DATA FOR THIS TASK:
★ ★ ★

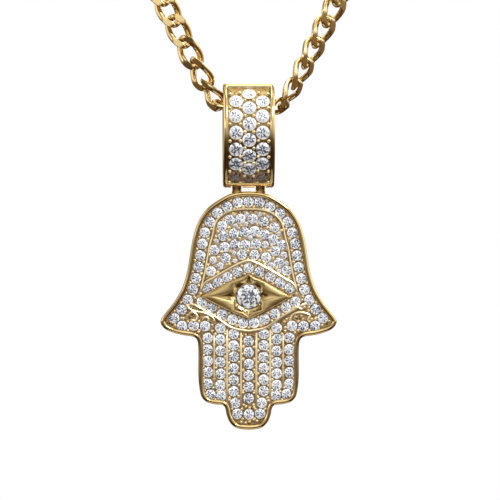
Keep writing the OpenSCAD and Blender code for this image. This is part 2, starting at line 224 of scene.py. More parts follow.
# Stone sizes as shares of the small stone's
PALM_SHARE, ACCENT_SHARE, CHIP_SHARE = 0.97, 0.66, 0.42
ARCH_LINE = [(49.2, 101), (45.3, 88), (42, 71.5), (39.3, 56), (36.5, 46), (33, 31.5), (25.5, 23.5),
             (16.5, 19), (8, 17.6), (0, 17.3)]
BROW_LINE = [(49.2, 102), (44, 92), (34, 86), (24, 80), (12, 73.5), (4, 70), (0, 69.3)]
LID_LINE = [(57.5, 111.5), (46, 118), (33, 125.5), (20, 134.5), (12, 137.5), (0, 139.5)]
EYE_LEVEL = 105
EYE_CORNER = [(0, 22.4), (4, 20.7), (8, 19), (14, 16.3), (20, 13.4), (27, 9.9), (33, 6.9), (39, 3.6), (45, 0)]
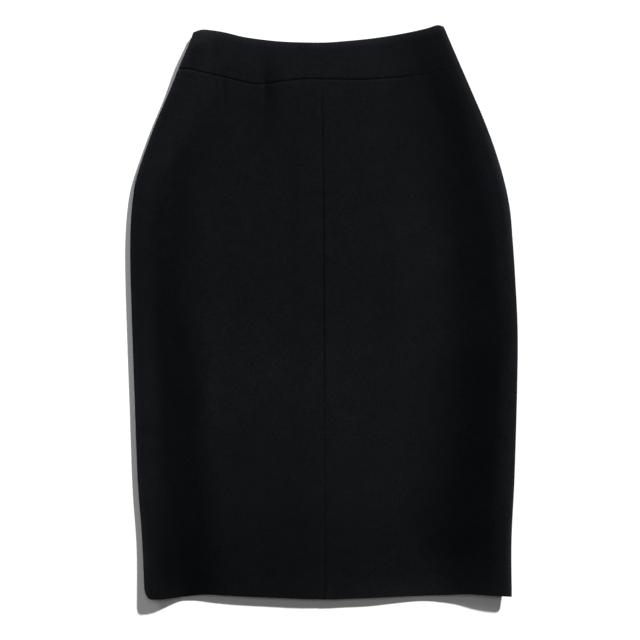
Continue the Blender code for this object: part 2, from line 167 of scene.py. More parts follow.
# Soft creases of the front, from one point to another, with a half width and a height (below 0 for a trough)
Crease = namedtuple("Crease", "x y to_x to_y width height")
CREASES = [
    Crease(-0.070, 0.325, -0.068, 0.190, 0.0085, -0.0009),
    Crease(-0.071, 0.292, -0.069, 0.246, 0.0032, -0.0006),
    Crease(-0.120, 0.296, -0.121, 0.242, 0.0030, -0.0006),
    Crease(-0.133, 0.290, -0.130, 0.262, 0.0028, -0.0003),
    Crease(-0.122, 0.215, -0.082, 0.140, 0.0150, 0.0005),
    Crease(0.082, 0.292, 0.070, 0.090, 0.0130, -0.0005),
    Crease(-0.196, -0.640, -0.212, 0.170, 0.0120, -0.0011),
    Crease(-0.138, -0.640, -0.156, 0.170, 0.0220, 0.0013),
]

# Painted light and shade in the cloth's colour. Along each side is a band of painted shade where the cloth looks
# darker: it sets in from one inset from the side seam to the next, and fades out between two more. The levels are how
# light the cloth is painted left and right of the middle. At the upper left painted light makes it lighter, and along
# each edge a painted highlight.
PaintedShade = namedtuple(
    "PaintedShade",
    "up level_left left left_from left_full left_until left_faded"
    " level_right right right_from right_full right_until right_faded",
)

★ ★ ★

WORK TO BE COMPLETED: Return the whole listing exactly.

EXPECTED ANSWER:
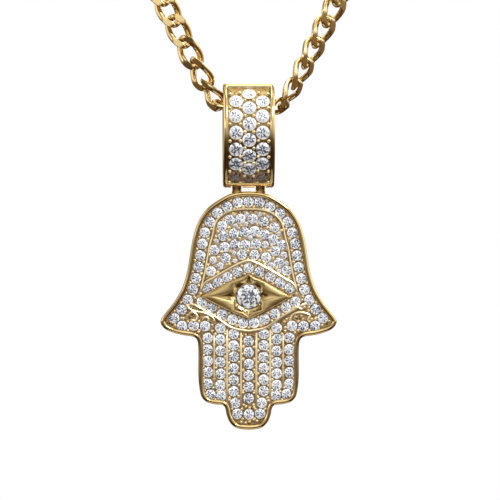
Keep writing the OpenSCAD and Blender code for this image. This is part 2, starting at line 224 of scene.py. More parts follow.
# Stone sizes as shares of the small stone's
PALM_SHARE, ACCENT_SHARE, CHIP_SHARE = 0.97, 0.66, 0.42
ARCH_LINE = [(49.2, 101), (45.3, 88), (42, 71.5), (39.3, 56), (36.5, 46), (33, 31.5), (25.5, 23.5),
             (16.5, 19), (8, 17.6), (0, 17.3)]
BROW_LINE = [(49.2, 102), (44, 92), (34, 86), (24, 80), (12, 73.5), (4, 70), (0, 69.3)]
LID_LINE = [(57.5, 111.5), (46, 118), (33, 125.5), (20, 134.5), (12, 137.5), (0, 139.5)]
EYE_LEVEL = 105
EYE_CORNER = [(0, 22.4), (4, 20.7), (8, 19), (14, 16.3), (20, 13.4), (27, 9.9), (33, 6.9), (39, 3.6), (45, 0)]
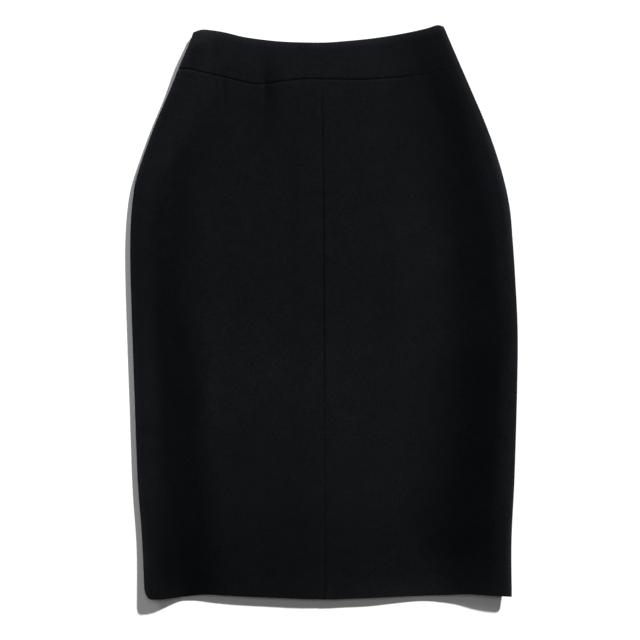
Continue the Blender code for this object: part 2, from line 167 of scene.py. More parts follow.
# Soft creases of the front, from one point to another, with a half width and a height (below 0 for a trough)
Crease = namedtuple("Crease", "x y to_x to_y width height")
CREASES = [
    Crease(-0.070, 0.325, -0.068, 0.190, 0.0085, -0.0009),
    Crease(-0.071, 0.292, -0.069, 0.246, 0.0032, -0.0006),
    Crease(-0.120, 0.296, -0.121, 0.242, 0.0030, -0.0006),
    Crease(-0.133, 0.290, -0.130, 0.262, 0.0028, -0.0003),
    Crease(-0.122, 0.215, -0.082, 0.140, 0.0150, 0.0005),
    Crease(0.082, 0.292, 0.070, 0.090, 0.0130, -0.0005),
    Crease(-0.196, -0.640, -0.212, 0.170, 0.0120, -0.0011),
    Crease(-0.138, -0.640, -0.156, 0.170, 0.0220, 0.0013),
]

# Painted light and shade in the cloth's colour. Along each side is a band of painted shade where the cloth looks
# darker: it sets in from one inset from the side seam to the next, and fades out between two more. The levels are how
# light the cloth is painted left and right of the middle. At the upper left painted light makes it lighter, and along
# each edge a painted highlight.
PaintedShade = namedtuple(
    "PaintedShade",
    "up level_left left left_from left_full left_until left_faded"
    " level_right right right_from right_full right_until right_faded",
)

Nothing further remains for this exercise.